§ **Data shown**:
☆ ☆ ☆ ☆ ☆ ☆ ☆

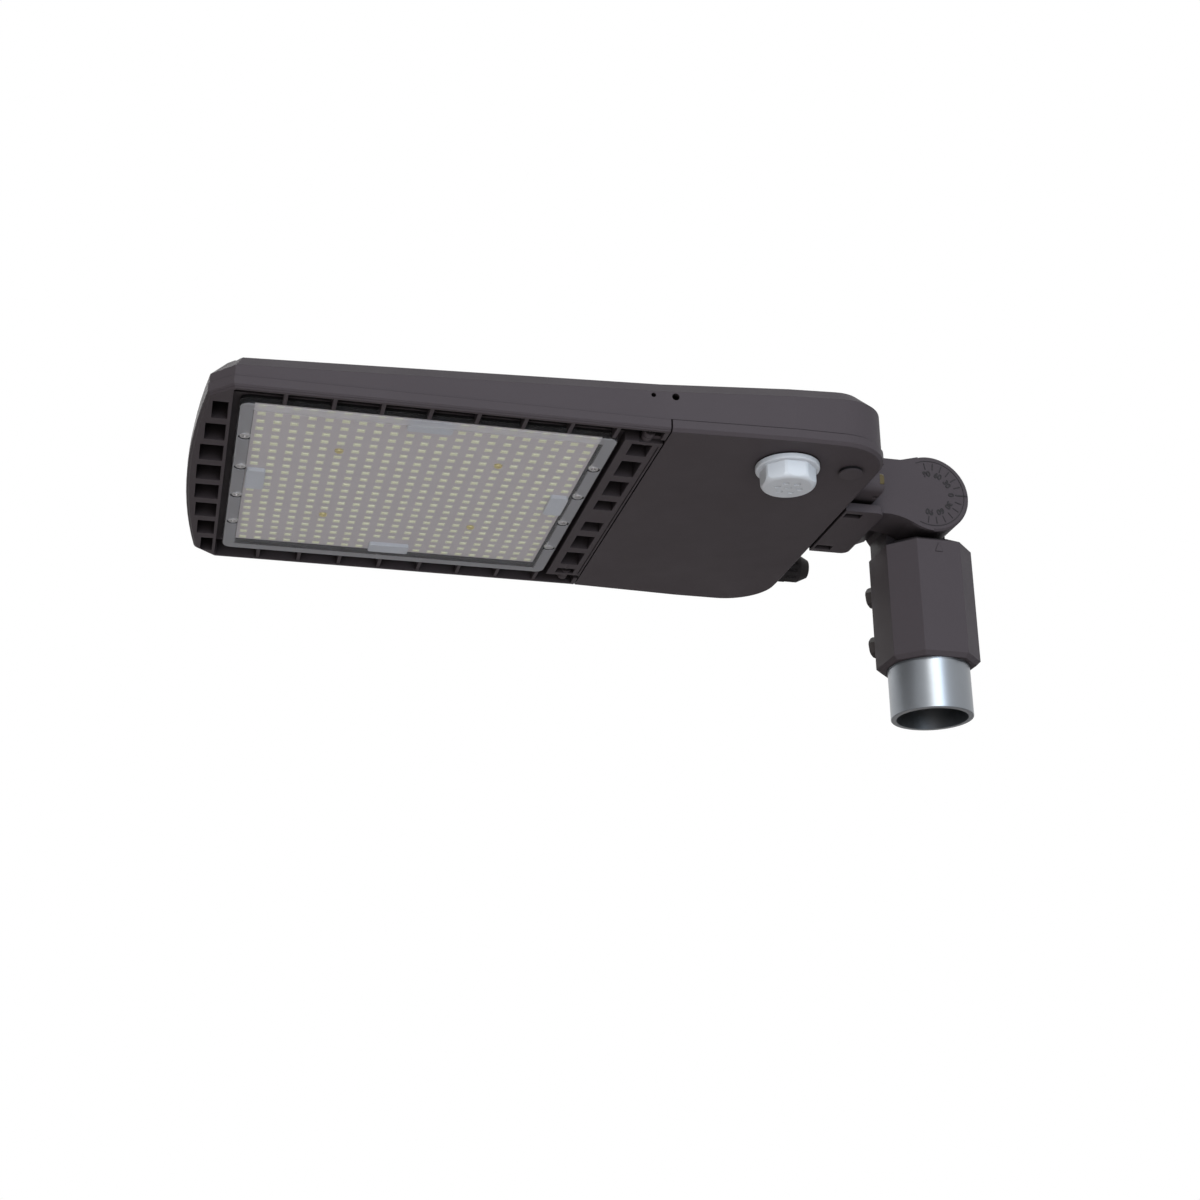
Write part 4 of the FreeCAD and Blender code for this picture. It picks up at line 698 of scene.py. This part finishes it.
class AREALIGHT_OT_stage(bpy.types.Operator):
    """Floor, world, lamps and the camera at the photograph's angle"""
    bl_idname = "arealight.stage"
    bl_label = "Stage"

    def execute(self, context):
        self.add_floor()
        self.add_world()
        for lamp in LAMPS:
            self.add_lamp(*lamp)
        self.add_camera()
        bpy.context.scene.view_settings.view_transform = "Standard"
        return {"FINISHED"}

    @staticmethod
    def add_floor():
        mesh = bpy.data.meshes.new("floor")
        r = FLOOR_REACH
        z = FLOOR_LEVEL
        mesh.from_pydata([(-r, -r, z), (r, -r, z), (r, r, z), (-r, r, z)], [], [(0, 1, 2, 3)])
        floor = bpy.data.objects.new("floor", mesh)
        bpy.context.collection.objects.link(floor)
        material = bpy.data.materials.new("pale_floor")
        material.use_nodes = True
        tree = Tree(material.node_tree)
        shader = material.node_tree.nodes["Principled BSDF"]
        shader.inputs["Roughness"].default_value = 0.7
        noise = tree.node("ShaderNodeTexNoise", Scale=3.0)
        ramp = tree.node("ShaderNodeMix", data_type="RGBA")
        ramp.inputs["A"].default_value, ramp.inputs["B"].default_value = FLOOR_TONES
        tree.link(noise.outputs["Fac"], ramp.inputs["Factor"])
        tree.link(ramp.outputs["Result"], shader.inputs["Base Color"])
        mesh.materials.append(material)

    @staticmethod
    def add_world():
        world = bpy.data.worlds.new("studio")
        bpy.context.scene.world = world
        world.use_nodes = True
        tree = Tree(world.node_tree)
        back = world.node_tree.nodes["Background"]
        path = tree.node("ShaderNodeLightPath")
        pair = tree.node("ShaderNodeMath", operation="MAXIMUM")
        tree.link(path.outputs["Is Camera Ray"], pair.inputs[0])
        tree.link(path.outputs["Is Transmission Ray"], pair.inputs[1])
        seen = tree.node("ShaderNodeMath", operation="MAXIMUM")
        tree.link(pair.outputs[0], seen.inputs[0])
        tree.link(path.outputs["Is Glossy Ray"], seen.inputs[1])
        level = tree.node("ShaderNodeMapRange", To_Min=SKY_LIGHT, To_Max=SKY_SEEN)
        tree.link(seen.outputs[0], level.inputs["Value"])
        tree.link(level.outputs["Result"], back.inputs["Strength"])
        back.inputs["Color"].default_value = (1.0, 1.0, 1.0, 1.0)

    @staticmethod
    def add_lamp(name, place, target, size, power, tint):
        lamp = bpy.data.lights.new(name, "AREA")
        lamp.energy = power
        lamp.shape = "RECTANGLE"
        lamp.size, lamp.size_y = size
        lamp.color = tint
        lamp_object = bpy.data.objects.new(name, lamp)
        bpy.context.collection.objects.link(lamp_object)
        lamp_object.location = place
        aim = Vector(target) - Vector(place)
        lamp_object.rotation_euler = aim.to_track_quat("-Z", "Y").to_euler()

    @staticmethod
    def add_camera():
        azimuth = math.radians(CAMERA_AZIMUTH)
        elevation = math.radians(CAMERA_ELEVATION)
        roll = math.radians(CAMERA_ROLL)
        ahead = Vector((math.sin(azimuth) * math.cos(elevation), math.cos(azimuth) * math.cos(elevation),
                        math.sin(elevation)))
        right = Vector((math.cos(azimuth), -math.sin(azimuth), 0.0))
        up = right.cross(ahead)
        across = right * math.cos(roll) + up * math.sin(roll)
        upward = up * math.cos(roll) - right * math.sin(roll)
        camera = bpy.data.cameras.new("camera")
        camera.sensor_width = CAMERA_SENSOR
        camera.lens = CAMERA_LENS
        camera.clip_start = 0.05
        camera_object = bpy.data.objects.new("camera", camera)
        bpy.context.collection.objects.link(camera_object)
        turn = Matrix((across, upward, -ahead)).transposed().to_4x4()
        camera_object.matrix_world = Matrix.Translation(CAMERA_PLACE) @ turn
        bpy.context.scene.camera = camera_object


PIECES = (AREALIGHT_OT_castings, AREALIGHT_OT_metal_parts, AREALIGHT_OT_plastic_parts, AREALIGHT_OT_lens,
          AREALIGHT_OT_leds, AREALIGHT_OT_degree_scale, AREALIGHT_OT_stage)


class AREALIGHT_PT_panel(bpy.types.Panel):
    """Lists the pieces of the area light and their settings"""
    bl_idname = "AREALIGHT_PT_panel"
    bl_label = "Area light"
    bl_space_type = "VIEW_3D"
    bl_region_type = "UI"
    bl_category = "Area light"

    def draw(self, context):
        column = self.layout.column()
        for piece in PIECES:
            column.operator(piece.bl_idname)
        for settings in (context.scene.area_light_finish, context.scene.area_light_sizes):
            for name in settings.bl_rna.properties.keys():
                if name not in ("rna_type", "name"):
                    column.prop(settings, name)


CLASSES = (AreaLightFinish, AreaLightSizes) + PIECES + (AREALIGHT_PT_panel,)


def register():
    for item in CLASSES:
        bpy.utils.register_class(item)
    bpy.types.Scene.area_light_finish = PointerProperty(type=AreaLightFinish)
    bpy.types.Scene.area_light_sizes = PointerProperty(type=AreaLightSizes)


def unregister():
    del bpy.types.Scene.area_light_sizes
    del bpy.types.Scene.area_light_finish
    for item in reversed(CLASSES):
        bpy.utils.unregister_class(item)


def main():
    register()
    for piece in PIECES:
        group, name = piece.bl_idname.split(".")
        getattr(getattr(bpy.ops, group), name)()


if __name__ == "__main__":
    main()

☆ ☆ ☆ ☆ ☆ ☆ ☆

§ **The exercise**:
Reproduce the material above exactly; please quote every line of it.

§ **Result of the task**:
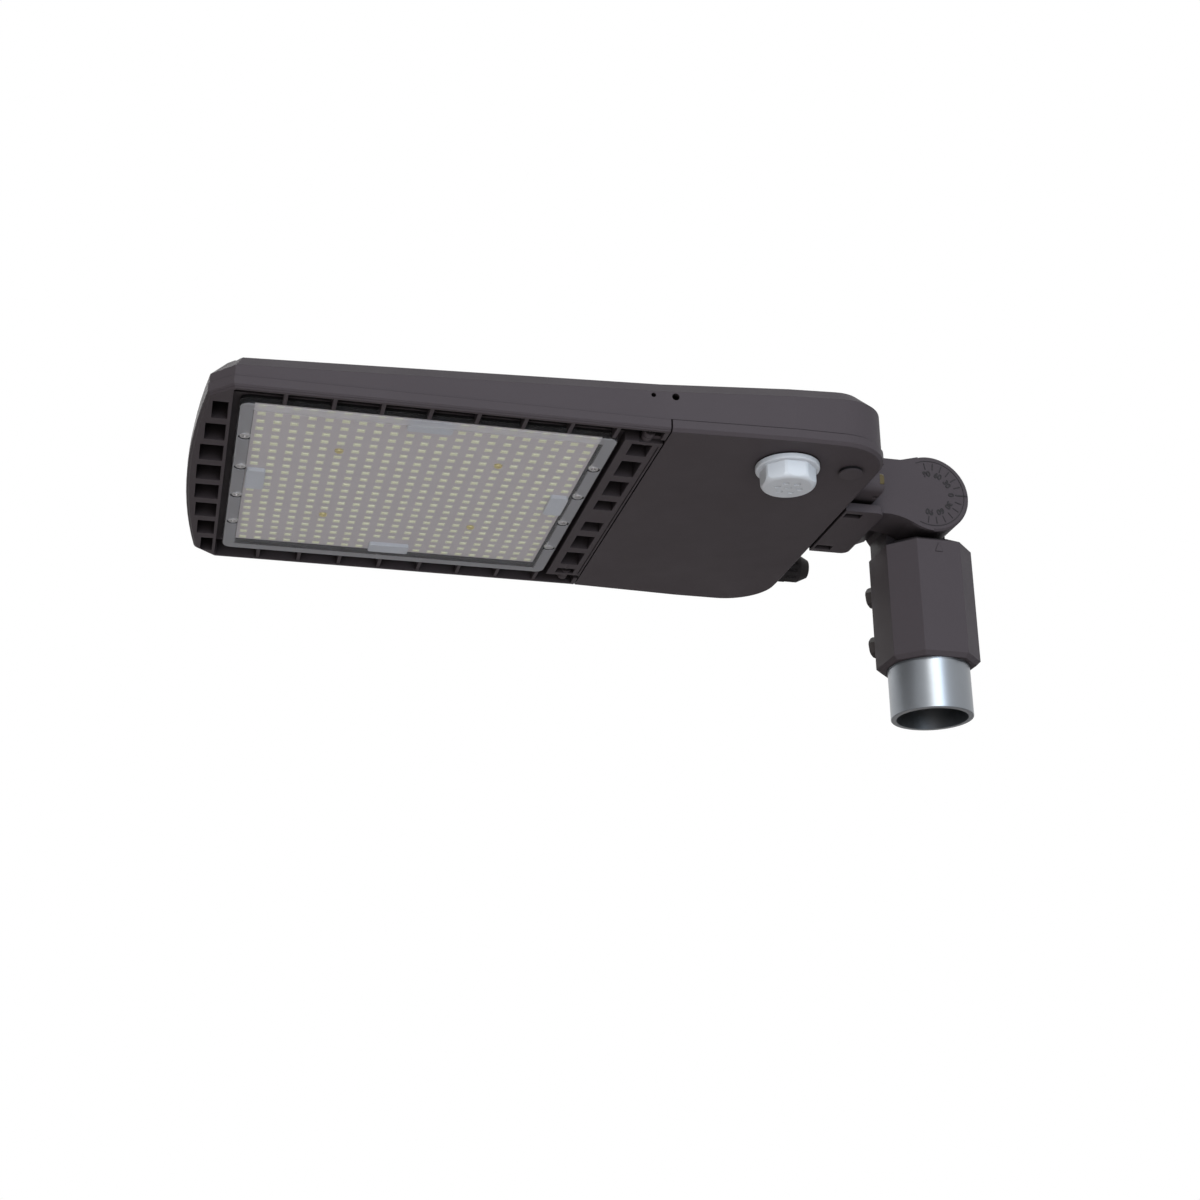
Write part 4 of the FreeCAD and Blender code for this picture. It picks up at line 698 of scene.py. This part finishes it.
class AREALIGHT_OT_stage(bpy.types.Operator):
    """Floor, world, lamps and the camera at the photograph's angle"""
    bl_idname = "arealight.stage"
    bl_label = "Stage"

    def execute(self, context):
        self.add_floor()
        self.add_world()
        for lamp in LAMPS:
            self.add_lamp(*lamp)
        self.add_camera()
        bpy.context.scene.view_settings.view_transform = "Standard"
        return {"FINISHED"}

    @staticmethod
    def add_floor():
        mesh = bpy.data.meshes.new("floor")
        r = FLOOR_REACH
        z = FLOOR_LEVEL
        mesh.from_pydata([(-r, -r, z), (r, -r, z), (r, r, z), (-r, r, z)], [], [(0, 1, 2, 3)])
        floor = bpy.data.objects.new("floor", mesh)
        bpy.context.collection.objects.link(floor)
        material = bpy.data.materials.new("pale_floor")
        material.use_nodes = True
        tree = Tree(material.node_tree)
        shader = material.node_tree.nodes["Principled BSDF"]
        shader.inputs["Roughness"].default_value = 0.7
        noise = tree.node("ShaderNodeTexNoise", Scale=3.0)
        ramp = tree.node("ShaderNodeMix", data_type="RGBA")
        ramp.inputs["A"].default_value, ramp.inputs["B"].default_value = FLOOR_TONES
        tree.link(noise.outputs["Fac"], ramp.inputs["Factor"])
        tree.link(ramp.outputs["Result"], shader.inputs["Base Color"])
        mesh.materials.append(material)

    @staticmethod
    def add_world():
        world = bpy.data.worlds.new("studio")
        bpy.context.scene.world = world
        world.use_nodes = True
        tree = Tree(world.node_tree)
        back = world.node_tree.nodes["Background"]
        path = tree.node("ShaderNodeLightPath")
        pair = tree.node("ShaderNodeMath", operation="MAXIMUM")
        tree.link(path.outputs["Is Camera Ray"], pair.inputs[0])
        tree.link(path.outputs["Is Transmission Ray"], pair.inputs[1])
        seen = tree.node("ShaderNodeMath", operation="MAXIMUM")
        tree.link(pair.outputs[0], seen.inputs[0])
        tree.link(path.outputs["Is Glossy Ray"], seen.inputs[1])
        level = tree.node("ShaderNodeMapRange", To_Min=SKY_LIGHT, To_Max=SKY_SEEN)
        tree.link(seen.outputs[0], level.inputs["Value"])
        tree.link(level.outputs["Result"], back.inputs["Strength"])
        back.inputs["Color"].default_value = (1.0, 1.0, 1.0, 1.0)

    @staticmethod
    def add_lamp(name, place, target, size, power, tint):
        lamp = bpy.data.lights.new(name, "AREA")
        lamp.energy = power
        lamp.shape = "RECTANGLE"
        lamp.size, lamp.size_y = size
        lamp.color = tint
        lamp_object = bpy.data.objects.new(name, lamp)
        bpy.context.collection.objects.link(lamp_object)
        lamp_object.location = place
        aim = Vector(target) - Vector(place)
        lamp_object.rotation_euler = aim.to_track_quat("-Z", "Y").to_euler()

    @staticmethod
    def add_camera():
        azimuth = math.radians(CAMERA_AZIMUTH)
        elevation = math.radians(CAMERA_ELEVATION)
        roll = math.radians(CAMERA_ROLL)
        ahead = Vector((math.sin(azimuth) * math.cos(elevation), math.cos(azimuth) * math.cos(elevation),
                        math.sin(elevation)))
        right = Vector((math.cos(azimuth), -math.sin(azimuth), 0.0))
        up = right.cross(ahead)
        across = right * math.cos(roll) + up * math.sin(roll)
        upward = up * math.cos(roll) - right * math.sin(roll)
        camera = bpy.data.cameras.new("camera")
        camera.sensor_width = CAMERA_SENSOR
        camera.lens = CAMERA_LENS
        camera.clip_start = 0.05
        camera_object = bpy.data.objects.new("camera", camera)
        bpy.context.collection.objects.link(camera_object)
        turn = Matrix((across, upward, -ahead)).transposed().to_4x4()
        camera_object.matrix_world = Matrix.Translation(CAMERA_PLACE) @ turn
        bpy.context.scene.camera = camera_object


PIECES = (AREALIGHT_OT_castings, AREALIGHT_OT_metal_parts, AREALIGHT_OT_plastic_parts, AREALIGHT_OT_lens,
          AREALIGHT_OT_leds, AREALIGHT_OT_degree_scale, AREALIGHT_OT_stage)


class AREALIGHT_PT_panel(bpy.types.Panel):
    """Lists the pieces of the area light and their settings"""
    bl_idname = "AREALIGHT_PT_panel"
    bl_label = "Area light"
    bl_space_type = "VIEW_3D"
    bl_region_type = "UI"
    bl_category = "Area light"

    def draw(self, context):
        column = self.layout.column()
        for piece in PIECES:
            column.operator(piece.bl_idname)
        for settings in (context.scene.area_light_finish, context.scene.area_light_sizes):
            for name in settings.bl_rna.properties.keys():
                if name not in ("rna_type", "name"):
                    column.prop(settings, name)


CLASSES = (AreaLightFinish, AreaLightSizes) + PIECES + (AREALIGHT_PT_panel,)


def register():
    for item in CLASSES:
        bpy.utils.register_class(item)
    bpy.types.Scene.area_light_finish = PointerProperty(type=AreaLightFinish)
    bpy.types.Scene.area_light_sizes = PointerProperty(type=AreaLightSizes)


def unregister():
    del bpy.types.Scene.area_light_sizes
    del bpy.types.Scene.area_light_finish
    for item in reversed(CLASSES):
        bpy.utils.unregister_class(item)


def main():
    register()
    for piece in PIECES:
        group, name = piece.bl_idname.split(".")
        getattr(getattr(bpy.ops, group), name)()


if __name__ == "__main__":
    main()